** MATERIAL PROVIDED **
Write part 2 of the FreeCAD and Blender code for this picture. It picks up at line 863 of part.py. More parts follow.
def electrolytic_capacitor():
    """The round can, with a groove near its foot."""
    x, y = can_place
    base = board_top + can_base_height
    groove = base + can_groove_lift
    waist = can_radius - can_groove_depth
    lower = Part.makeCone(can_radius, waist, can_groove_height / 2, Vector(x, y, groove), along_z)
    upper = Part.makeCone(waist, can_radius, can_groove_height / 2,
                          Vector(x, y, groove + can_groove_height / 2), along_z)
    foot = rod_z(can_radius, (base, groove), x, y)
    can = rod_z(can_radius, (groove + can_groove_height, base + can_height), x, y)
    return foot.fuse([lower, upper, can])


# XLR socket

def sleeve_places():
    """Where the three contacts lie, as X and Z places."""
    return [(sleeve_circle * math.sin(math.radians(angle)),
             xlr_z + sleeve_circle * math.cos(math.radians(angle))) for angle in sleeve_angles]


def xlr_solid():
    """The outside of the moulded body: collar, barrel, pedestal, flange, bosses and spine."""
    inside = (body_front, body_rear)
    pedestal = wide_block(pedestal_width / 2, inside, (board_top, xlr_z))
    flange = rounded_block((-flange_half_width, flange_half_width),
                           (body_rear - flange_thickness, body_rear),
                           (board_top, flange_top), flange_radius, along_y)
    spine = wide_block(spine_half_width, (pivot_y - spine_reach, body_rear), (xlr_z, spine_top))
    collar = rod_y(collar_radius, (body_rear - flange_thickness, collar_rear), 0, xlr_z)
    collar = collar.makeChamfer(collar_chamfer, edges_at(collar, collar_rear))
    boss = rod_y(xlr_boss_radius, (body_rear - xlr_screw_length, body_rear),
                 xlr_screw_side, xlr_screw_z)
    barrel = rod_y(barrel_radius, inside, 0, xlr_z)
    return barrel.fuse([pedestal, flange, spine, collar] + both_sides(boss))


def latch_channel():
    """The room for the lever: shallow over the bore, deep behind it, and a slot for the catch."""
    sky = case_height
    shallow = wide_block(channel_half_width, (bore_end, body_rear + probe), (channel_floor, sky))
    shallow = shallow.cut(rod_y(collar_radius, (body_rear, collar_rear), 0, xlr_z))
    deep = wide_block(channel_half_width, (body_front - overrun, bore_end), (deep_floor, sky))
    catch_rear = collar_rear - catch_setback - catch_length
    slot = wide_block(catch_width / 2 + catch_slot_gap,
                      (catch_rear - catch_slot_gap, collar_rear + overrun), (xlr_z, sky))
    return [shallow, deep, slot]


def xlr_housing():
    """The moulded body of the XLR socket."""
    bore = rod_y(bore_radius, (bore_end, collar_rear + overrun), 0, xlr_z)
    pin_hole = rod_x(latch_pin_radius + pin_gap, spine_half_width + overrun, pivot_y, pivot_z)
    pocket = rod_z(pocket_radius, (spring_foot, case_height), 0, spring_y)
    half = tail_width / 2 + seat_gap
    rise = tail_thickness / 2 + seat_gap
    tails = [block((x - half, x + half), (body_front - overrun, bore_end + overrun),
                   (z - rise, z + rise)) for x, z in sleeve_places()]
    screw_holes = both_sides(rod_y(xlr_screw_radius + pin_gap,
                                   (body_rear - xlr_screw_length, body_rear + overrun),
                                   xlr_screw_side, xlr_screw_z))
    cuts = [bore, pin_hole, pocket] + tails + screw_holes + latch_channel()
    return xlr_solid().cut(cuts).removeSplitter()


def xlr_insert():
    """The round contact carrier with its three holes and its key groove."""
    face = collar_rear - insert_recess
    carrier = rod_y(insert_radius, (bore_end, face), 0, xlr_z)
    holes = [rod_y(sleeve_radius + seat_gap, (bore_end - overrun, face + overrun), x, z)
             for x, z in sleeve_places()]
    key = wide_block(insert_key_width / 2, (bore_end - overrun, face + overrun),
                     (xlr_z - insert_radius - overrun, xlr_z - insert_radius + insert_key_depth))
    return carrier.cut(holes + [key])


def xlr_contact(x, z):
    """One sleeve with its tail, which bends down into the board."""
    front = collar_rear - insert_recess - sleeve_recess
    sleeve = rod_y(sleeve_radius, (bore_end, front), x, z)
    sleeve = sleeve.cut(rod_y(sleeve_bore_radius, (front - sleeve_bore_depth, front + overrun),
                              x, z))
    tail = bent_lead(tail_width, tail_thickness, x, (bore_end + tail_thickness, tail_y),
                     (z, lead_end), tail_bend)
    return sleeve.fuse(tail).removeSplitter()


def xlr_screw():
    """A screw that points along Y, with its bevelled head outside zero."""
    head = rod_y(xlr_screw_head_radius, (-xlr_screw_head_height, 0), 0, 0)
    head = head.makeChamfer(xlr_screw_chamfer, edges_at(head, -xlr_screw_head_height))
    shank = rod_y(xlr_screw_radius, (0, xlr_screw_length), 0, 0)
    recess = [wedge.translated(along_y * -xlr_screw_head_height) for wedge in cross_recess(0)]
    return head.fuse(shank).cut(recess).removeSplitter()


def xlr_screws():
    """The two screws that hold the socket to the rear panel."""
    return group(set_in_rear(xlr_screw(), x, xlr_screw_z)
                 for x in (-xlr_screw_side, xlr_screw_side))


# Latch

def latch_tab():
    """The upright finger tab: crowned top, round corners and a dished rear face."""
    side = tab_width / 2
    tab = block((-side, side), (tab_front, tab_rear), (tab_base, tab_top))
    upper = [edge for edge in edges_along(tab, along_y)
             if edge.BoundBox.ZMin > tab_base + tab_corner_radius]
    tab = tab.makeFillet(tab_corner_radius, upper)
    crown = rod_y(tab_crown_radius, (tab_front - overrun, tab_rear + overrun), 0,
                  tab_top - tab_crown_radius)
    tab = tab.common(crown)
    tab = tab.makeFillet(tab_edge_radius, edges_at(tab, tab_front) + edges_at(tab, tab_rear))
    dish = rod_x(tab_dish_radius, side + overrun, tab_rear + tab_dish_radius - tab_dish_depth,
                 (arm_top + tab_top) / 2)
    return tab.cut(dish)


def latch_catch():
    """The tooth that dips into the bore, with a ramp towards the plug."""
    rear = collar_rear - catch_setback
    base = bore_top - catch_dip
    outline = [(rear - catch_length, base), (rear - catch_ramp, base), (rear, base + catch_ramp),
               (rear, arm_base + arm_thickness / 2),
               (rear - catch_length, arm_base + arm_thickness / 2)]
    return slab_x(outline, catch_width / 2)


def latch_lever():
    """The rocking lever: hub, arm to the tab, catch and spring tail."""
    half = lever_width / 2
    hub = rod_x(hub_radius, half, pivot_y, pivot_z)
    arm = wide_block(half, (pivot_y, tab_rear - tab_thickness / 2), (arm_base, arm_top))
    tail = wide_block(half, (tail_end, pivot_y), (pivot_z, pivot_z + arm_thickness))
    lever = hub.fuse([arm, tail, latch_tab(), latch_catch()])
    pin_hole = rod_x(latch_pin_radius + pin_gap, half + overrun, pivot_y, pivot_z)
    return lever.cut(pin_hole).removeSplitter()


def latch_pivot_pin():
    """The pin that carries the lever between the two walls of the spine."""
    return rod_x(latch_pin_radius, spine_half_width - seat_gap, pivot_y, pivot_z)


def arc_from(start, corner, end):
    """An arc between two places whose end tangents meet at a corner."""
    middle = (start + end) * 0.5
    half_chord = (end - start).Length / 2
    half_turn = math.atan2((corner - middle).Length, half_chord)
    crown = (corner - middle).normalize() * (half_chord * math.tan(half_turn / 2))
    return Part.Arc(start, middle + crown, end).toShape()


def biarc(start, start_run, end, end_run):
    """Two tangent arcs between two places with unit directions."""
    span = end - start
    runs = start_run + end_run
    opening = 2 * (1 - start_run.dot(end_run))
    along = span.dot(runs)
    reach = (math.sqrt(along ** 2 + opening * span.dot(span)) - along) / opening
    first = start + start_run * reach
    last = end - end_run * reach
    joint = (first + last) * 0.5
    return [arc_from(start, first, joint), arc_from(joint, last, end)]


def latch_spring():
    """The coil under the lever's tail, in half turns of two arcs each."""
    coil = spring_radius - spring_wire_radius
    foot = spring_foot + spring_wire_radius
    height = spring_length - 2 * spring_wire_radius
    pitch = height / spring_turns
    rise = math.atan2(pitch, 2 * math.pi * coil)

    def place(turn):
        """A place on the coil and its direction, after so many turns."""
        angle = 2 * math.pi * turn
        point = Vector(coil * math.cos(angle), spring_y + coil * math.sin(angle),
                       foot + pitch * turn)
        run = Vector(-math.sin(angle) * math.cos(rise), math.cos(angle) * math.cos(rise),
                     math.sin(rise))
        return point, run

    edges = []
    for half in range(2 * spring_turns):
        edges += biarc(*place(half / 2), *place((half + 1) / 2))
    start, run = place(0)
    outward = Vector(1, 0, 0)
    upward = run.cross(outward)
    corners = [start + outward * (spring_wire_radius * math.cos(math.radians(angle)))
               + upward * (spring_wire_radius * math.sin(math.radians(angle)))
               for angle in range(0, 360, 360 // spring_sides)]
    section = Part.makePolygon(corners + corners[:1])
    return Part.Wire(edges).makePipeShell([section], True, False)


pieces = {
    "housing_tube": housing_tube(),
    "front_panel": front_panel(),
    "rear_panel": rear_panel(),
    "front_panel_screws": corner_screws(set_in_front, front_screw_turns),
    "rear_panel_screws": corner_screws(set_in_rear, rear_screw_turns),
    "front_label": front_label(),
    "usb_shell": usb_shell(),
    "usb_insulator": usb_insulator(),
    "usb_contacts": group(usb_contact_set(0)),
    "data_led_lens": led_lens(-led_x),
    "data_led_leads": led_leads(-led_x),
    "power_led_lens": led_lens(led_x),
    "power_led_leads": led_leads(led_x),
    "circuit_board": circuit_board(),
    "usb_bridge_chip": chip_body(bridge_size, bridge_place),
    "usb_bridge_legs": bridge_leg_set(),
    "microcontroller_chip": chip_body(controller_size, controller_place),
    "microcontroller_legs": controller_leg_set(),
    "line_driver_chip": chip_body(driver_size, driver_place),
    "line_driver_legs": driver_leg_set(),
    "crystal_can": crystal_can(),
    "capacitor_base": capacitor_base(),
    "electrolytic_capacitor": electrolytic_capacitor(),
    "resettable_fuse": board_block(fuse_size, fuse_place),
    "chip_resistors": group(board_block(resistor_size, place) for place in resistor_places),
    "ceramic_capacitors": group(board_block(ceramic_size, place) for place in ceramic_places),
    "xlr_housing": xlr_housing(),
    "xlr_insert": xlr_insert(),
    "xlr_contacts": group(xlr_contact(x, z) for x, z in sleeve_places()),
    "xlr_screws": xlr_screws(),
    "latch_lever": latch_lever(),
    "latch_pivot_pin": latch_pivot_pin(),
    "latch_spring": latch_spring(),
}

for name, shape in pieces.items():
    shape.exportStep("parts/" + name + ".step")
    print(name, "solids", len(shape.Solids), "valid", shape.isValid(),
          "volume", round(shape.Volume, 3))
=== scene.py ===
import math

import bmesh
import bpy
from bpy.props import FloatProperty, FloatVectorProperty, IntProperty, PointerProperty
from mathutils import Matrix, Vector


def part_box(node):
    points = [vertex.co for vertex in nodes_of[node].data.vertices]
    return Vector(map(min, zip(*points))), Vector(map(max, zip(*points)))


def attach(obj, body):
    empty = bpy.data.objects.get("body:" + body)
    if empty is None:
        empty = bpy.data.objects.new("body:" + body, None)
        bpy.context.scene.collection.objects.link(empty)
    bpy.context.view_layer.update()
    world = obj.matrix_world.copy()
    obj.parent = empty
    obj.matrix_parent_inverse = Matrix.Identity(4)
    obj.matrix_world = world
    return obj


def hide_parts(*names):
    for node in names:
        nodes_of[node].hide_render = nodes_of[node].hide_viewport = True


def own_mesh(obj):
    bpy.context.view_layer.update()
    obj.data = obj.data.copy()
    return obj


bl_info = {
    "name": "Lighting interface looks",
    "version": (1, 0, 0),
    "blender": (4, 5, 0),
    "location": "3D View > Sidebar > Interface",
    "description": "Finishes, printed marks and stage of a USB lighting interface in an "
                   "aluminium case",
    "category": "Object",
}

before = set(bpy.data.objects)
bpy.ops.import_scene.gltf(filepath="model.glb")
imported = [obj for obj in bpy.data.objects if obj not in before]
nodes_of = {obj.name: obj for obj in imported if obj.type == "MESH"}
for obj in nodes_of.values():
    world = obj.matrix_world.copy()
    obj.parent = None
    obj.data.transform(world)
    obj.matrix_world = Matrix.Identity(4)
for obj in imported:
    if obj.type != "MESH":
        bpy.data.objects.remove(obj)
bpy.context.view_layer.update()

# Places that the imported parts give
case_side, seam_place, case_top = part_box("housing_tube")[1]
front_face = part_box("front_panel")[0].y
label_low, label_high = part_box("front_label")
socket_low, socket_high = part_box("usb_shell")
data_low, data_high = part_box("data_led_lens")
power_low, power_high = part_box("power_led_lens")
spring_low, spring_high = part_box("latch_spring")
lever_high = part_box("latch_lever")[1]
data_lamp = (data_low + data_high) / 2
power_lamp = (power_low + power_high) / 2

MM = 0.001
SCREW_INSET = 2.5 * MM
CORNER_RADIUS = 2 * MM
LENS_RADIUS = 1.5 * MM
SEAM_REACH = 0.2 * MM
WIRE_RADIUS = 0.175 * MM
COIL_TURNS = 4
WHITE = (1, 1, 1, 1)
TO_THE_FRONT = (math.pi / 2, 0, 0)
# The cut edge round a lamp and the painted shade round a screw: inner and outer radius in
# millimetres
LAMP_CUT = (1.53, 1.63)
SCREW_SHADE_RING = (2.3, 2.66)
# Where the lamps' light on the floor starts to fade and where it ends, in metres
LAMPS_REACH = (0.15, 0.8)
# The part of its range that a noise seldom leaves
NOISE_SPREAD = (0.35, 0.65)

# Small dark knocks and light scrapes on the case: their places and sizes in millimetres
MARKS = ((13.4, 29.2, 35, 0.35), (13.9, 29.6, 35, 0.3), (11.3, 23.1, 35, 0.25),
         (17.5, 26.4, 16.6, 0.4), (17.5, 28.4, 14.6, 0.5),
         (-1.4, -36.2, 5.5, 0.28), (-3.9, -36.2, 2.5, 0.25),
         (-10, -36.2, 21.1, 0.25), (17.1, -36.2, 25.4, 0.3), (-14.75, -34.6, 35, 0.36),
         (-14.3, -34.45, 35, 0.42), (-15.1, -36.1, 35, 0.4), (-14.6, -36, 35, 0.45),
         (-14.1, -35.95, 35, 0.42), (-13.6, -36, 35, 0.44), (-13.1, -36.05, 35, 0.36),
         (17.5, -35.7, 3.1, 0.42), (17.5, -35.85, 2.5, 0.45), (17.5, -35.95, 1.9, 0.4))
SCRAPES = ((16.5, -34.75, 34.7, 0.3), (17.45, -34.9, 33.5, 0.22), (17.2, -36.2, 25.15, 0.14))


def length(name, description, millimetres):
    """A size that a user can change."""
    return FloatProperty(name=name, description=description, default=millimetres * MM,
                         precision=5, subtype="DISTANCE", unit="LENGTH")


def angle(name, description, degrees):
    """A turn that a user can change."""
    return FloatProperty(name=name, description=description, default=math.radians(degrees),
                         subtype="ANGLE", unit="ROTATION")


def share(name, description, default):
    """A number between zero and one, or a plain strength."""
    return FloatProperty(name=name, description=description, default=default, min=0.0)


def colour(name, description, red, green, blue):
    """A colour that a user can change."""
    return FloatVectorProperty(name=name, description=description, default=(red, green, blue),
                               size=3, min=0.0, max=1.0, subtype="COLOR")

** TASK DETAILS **
Can you repeat, word for word, every line above from the one containing "for name, shape" down to the one containing "bpy.data.objects.remove(obj)", including both?

** WORKED SOLUTION **
for name, shape in pieces.items():
    shape.exportStep("parts/" + name + ".step")
    print(name, "solids", len(shape.Solids), "valid", shape.isValid(),
          "volume", round(shape.Volume, 3))
=== scene.py ===
import math

import bmesh
import bpy
from bpy.props import FloatProperty, FloatVectorProperty, IntProperty, PointerProperty
from mathutils import Matrix, Vector


def part_box(node):
    points = [vertex.co for vertex in nodes_of[node].data.vertices]
    return Vector(map(min, zip(*points))), Vector(map(max, zip(*points)))


def attach(obj, body):
    empty = bpy.data.objects.get("body:" + body)
    if empty is None:
        empty = bpy.data.objects.new("body:" + body, None)
        bpy.context.scene.collection.objects.link(empty)
    bpy.context.view_layer.update()
    world = obj.matrix_world.copy()
    obj.parent = empty
    obj.matrix_parent_inverse = Matrix.Identity(4)
    obj.matrix_world = world
    return obj


def hide_parts(*names):
    for node in names:
        nodes_of[node].hide_render = nodes_of[node].hide_viewport = True


def own_mesh(obj):
    bpy.context.view_layer.update()
    obj.data = obj.data.copy()
    return obj


bl_info = {
    "name": "Lighting interface looks",
    "version": (1, 0, 0),
    "blender": (4, 5, 0),
    "location": "3D View > Sidebar > Interface",
    "description": "Finishes, printed marks and stage of a USB lighting interface in an "
                   "aluminium case",
    "category": "Object",
}

before = set(bpy.data.objects)
bpy.ops.import_scene.gltf(filepath="model.glb")
imported = [obj for obj in bpy.data.objects if obj not in before]
nodes_of = {obj.name: obj for obj in imported if obj.type == "MESH"}
for obj in nodes_of.values():
    world = obj.matrix_world.copy()
    obj.parent = None
    obj.data.transform(world)
    obj.matrix_world = Matrix.Identity(4)
for obj in imported:
    if obj.type != "MESH":
        bpy.data.objects.remove(obj)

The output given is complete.